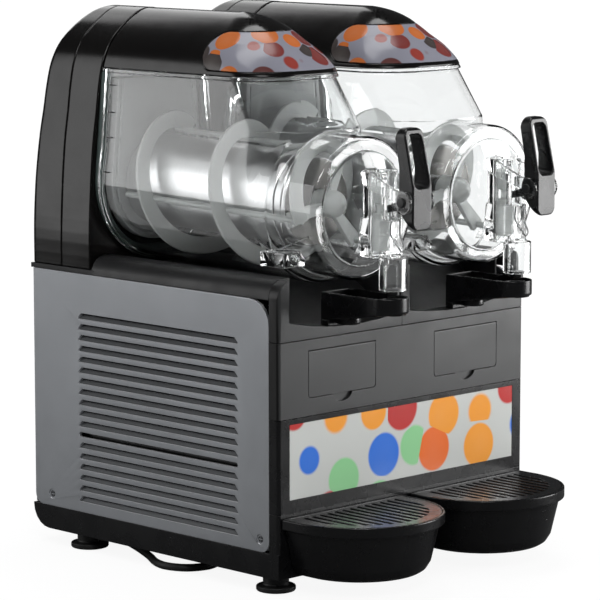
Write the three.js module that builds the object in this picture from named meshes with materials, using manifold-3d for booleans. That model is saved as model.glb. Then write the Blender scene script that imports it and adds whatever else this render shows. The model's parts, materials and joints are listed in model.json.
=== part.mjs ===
// A counter-top slush machine with two bowls, in millimetres, +Z up, front towards -Y.
// Inside the machine group, y is the distance behind the plane of the front panels.
// Inside a unit group, x is also measured from the centre of that unit's bowl.
// Inside a barrel group, z is measured from the axis of the bowl, which leans down to the front.
import * as THREE from "three";
import { mergeVertices } from "three/addons/utils/BufferGeometryUtils.js";
import Module from "manifold-3d";

const wasm = await Module();
wasm.setup();

// Driving dimensions
const width = 400;
const height = 628;
const caseDepth = 411.6;
const wall = 3;
const gap = 0.3;
const runGap = 1.2;
const overrun = 40;
const shortRun = 10;
const fit = 0.6;
const clearance = 0.9;
const unitPitch = 202.6;
const baseBottom = 18;
const baseTop = 46;
const shellTop = 325;
const deckTop = 347;
const fasciaBottom = 279.3;
const displayTop = 194.5;
const displayBottom = 90;
const edgeRadius = 20;
const axisHeight = 422;
const axisSlope = 0.0305;
const trayReach = 121;
const towerDepth = 101.6;
const coverDepth = 52.6;
const sealDepth = 10;

const depth = caseDepth + trayReach;
const frontFace = trayReach - depth / 2;
const half = width / 2;
const quarterTurn = Math.PI / 2;
const fullTurn = Math.PI * 2;
const cheekTurn = Math.PI / 3;

const foot = { radius: 22, disc: 7, chamfer: 1.75, shoulder: 5.25, neck: 14.5, stud: 5, studTop: 12 };
const footPlace = { side: 178, front: 26.5, rearIn: 74.6 };
const pan = { radius: 27, floor: 3, lap: 6 };
const side = { front: 15, skin: 4, corner: 30, low: 12, screw: 6, sink: 1.2, screwIn: 33.5, screwUp: 14 };
const louver = {
  front: 64, rearIn: 82.9, top: 272.5, pitch: 12.6, count: 18, tall: 6.8, deep: 5.2, lip: 0.7,
  round: 5,
};
const plainSlot = { at: 11, tall: 5.6 };
const column = { front: caseDepth - towerDepth, seam: caseDepth - coverDepth, wall: 4 };
const deck = { lap: 5, basin: 168, floor: 327.5, ridge: 7, hole: 62, apronLow: 290, apronBack: 78 };
const fascia = {
  back: 15, scoopRadius: 453, scoopLow: 288.8, scoopAside: 19, pilaster: 7, seam: 0.6, edge: 4,
  seamAt: -5.5,
};
const door = {
  left: 154.3, right: 47.7, low: 214.2, high: 267.2, thick: 3, corner: 4, rebate: 4, pin: 1,
  pinIn: 2.2,
};
const notch = { radius: 16, deep: 11 };
const windowPane = { half: 183, low: 104.5, high: 188.5, thick: 3, rebate: 5, boxDeep: 46 };
const arch = { half: 97, base: 331 };
const lid = { shy: 2, wall: 4, corner: 56, cornerShare: 0.95, visorTip: 51 };
const lens = { low: 566, high: 608, end: 151, inset: 1, thick: 1.6 };
const bowl = { radius: 88, wall: 3, topHalf: 75, rim: 561, lip: 3.5, flange: 4, shoulder: 24 };
bowl.rear = column.front - sealDepth;
const lidBase = bowl.rim;
const bowlFront = { slopeFoot: 22, footHeight: 502, slopeHead: 62, corner: 54, spare: 20 };
const nose = {
  radius: 79, front: 32, round: 9, face: 63, bulge: 12, soft: 0.3, domeShare: 0.7, domeHigh: 0.65,
};
const lug = { inner: 55, outer: 87, front: 2, rear: 42, low: 360, high: 376 };
const plate = { half: 71, rise: 129 };
const gasket = { band: 9 };
const drum = { radius: 52.5, front: 39, cap: 18, capStep: 2.5, capRound: 5, bore: 9 };
const endGap = 13;
const screw = { outer: 80, nosed: 72, inner: 60, blade: 4.5, pitch: 119.3, crossing: 245, front: 2 };
screw.rear = bowl.rear - endGap;
const screwMore = {
  taperEnd: 60, taperStart: 24, hub: 15, hubFront: 6, hubRear: 35, bar: 3.5, barIn: 7, arm: 9,
  turnSteps: 16,
};
const hubMore = { tip: 1.5, nose: 10.5, round: 11 };
const motor = { half: 38, shy: 8, gear: 32, can: 27, clear: 19.6, body: 12, seat: 4 };
const shaft = { radius: 7.5, front: 12, rear: column.front + motor.shy + motor.seat };
const valve = {
  at: 57, radius: 17.8, bore: 9, top: 464, low: 371, portUp: 387, port: 7.5, slotHalf: 6,
  slotLow: 411,
};
const housing = { half: 17, rear: 40, front: 78, top: 413, corner: 7 };
const spout = { at: 76.5, radius: 15.7, bore: 11, low: 336 };
const pivot = { at: 106, up: 434.5, boss: 14, pin: 3, head: 5.5, headThick: 2 };
const cheek = { inner: 15.6, outer: 19, bandTop: 464, bandLow: 450, rear: 45 };
const grip = {
  half: 14.9, wall: 2.6, front: 119, frontTop: 103, rear: 98, low: 404, top: 514, bend: 452,
  hub: 10,
};
const gripMore = {
  slotLow: 449, slotIn: 5.2, corner: 12, foot: 6, chamferUp: 424, ribUp: 472, rearTop: 92,
};
const tongue = { half: 4, under: 6, tip: 66, tipUp: 424 };
const piston = { radius: 8.5, neck: 4, neckSlack: 1.6, neckRamp: 0.8, low: 377, top: 452 };
const seals = { deep: 0.3, tall: 3, ramp: 0.75, pitch: 14 };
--
**What to do**
The required output is the exact run of lines from the beginning of the listing above to the line that contains "wasm.setup();", inclusive of both.

**Task output**
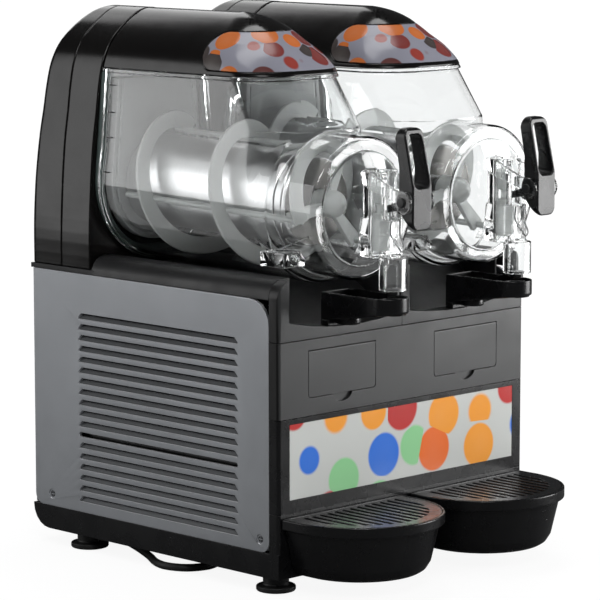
Write the three.js module that builds the object in this picture from named meshes with materials, using manifold-3d for booleans. That model is saved as model.glb. Then write the Blender scene script that imports it and adds whatever else this render shows. The model's parts, materials and joints are listed in model.json.
=== part.mjs ===
// A counter-top slush machine with two bowls, in millimetres, +Z up, front towards -Y.
// Inside the machine group, y is the distance behind the plane of the front panels.
// Inside a unit group, x is also measured from the centre of that unit's bowl.
// Inside a barrel group, z is measured from the axis of the bowl, which leans down to the front.
import * as THREE from "three";
import { mergeVertices } from "three/addons/utils/BufferGeometryUtils.js";
import Module from "manifold-3d";

const wasm = await Module();
wasm.setup();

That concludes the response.